Aim:
Note how many lines contain "axes" and give that number, with nothing else.

Supplied information:

▬▬▬

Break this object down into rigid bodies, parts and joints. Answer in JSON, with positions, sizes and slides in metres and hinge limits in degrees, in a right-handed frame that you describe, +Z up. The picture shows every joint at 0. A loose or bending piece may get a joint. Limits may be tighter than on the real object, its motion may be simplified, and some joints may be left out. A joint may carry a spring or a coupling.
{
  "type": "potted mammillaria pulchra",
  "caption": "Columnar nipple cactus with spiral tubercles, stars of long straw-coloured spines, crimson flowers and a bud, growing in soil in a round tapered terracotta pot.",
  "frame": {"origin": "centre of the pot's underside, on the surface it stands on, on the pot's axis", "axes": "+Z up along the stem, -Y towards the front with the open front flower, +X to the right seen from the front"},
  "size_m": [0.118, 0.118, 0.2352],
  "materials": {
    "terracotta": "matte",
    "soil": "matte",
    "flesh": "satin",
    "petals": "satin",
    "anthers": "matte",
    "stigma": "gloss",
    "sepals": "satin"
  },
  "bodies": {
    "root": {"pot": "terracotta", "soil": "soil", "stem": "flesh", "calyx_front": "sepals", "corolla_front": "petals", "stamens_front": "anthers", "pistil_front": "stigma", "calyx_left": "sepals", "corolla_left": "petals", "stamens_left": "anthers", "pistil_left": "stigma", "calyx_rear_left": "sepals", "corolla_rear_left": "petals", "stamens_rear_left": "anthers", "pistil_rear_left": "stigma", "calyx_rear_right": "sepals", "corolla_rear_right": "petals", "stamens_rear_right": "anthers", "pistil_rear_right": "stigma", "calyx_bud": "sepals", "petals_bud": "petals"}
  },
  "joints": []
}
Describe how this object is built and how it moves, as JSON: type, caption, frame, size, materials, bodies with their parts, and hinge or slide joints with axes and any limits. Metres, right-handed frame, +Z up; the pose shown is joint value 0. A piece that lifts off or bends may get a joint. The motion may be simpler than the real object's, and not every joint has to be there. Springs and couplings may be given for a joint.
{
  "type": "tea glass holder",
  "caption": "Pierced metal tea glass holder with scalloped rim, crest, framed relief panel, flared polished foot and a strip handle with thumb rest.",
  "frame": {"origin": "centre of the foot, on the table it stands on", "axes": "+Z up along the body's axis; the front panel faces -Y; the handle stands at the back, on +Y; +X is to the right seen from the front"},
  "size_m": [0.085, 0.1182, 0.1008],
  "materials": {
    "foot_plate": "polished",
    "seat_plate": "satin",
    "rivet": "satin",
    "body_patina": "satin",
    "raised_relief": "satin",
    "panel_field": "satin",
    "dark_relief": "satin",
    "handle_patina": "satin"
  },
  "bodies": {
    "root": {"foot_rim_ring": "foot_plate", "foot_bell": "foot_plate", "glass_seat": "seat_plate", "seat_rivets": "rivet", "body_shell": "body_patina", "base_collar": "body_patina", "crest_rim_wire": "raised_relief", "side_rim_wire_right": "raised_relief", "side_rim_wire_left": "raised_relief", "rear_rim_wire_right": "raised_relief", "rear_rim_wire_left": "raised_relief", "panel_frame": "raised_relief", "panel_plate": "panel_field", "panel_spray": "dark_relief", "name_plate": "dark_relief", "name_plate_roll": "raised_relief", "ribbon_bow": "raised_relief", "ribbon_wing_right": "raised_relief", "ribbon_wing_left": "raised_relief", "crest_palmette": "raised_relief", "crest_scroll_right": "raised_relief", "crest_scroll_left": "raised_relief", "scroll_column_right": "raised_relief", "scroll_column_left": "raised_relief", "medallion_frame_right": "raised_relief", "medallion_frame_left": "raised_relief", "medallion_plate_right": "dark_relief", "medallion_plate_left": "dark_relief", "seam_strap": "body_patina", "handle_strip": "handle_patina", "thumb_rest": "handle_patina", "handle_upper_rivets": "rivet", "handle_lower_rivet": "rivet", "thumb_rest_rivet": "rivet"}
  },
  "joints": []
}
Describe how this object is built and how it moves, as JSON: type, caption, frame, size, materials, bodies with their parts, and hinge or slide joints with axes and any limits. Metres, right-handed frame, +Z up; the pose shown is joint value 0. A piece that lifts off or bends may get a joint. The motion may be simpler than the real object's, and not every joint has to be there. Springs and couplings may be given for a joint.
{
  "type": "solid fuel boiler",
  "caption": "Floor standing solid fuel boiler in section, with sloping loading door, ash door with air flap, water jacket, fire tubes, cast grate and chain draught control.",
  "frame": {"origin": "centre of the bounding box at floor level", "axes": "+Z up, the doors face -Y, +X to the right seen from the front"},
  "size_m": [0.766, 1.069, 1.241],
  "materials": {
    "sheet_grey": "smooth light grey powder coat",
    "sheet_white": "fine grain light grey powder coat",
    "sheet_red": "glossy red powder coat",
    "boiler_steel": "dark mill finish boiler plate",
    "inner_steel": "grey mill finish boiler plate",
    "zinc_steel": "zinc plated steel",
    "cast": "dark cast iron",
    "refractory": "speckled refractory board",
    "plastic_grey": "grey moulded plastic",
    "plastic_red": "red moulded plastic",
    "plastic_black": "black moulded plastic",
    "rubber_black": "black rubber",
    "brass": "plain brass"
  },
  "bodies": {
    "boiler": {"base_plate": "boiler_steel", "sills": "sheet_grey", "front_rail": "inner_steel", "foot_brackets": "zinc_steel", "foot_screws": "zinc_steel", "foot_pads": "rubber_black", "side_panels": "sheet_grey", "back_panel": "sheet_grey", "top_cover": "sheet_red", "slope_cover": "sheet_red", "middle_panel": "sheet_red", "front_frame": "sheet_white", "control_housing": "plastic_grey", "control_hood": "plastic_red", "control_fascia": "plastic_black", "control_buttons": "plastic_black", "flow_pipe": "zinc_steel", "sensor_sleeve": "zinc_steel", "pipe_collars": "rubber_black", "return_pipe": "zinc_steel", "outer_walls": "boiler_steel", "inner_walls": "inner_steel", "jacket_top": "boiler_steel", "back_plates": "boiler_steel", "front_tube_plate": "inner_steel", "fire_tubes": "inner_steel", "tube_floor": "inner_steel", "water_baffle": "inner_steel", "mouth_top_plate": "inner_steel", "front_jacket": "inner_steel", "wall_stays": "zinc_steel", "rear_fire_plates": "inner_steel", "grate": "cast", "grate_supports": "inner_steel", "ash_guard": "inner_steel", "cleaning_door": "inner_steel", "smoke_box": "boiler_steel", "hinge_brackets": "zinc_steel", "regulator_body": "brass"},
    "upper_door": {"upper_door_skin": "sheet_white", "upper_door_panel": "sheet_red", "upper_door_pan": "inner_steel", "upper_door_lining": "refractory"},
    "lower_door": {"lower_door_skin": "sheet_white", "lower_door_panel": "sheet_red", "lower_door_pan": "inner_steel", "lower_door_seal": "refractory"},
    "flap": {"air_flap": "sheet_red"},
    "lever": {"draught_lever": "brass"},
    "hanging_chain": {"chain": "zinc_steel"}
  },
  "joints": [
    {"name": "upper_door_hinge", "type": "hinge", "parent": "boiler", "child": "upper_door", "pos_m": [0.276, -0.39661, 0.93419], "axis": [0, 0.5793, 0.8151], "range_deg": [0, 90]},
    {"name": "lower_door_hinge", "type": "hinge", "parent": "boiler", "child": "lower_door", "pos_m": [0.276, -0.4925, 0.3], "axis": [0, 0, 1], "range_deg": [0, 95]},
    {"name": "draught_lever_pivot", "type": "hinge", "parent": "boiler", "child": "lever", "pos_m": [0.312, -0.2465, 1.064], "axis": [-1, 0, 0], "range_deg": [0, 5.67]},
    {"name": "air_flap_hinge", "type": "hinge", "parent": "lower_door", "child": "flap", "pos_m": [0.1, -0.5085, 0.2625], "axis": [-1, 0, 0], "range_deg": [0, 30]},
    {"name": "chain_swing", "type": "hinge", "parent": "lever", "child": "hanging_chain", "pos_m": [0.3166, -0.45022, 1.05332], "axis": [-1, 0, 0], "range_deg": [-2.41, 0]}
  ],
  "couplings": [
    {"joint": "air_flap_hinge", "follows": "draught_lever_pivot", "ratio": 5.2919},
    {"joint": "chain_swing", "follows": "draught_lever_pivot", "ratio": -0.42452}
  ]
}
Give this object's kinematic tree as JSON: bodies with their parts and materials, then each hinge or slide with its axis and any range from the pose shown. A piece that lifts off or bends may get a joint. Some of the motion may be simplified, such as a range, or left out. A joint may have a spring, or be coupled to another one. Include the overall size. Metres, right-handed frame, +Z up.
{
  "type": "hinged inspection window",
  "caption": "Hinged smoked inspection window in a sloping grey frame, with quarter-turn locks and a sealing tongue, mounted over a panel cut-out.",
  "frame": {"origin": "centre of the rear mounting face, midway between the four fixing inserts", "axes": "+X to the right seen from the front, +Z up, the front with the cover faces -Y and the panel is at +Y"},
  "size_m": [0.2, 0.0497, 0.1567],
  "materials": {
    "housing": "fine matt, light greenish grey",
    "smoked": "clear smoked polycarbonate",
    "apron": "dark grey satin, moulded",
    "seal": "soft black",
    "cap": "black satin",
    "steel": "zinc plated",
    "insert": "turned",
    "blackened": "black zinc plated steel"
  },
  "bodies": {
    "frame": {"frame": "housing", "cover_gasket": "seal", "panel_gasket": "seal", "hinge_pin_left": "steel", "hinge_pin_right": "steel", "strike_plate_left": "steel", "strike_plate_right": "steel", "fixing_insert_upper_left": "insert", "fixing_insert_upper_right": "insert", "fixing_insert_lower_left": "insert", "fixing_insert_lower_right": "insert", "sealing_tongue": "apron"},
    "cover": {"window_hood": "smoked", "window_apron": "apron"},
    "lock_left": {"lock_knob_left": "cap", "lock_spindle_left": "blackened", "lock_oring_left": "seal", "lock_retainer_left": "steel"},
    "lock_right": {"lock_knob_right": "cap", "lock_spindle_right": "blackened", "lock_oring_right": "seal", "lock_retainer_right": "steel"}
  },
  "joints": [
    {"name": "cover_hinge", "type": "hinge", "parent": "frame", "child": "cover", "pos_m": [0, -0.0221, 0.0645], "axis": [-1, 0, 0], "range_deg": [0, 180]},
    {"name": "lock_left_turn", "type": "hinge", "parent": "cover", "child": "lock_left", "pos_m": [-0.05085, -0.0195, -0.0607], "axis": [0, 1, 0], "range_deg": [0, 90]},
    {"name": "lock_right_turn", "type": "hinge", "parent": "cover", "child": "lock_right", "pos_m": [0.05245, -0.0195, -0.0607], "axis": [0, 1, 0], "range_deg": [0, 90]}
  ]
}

▬▬▬

Exercise result:
6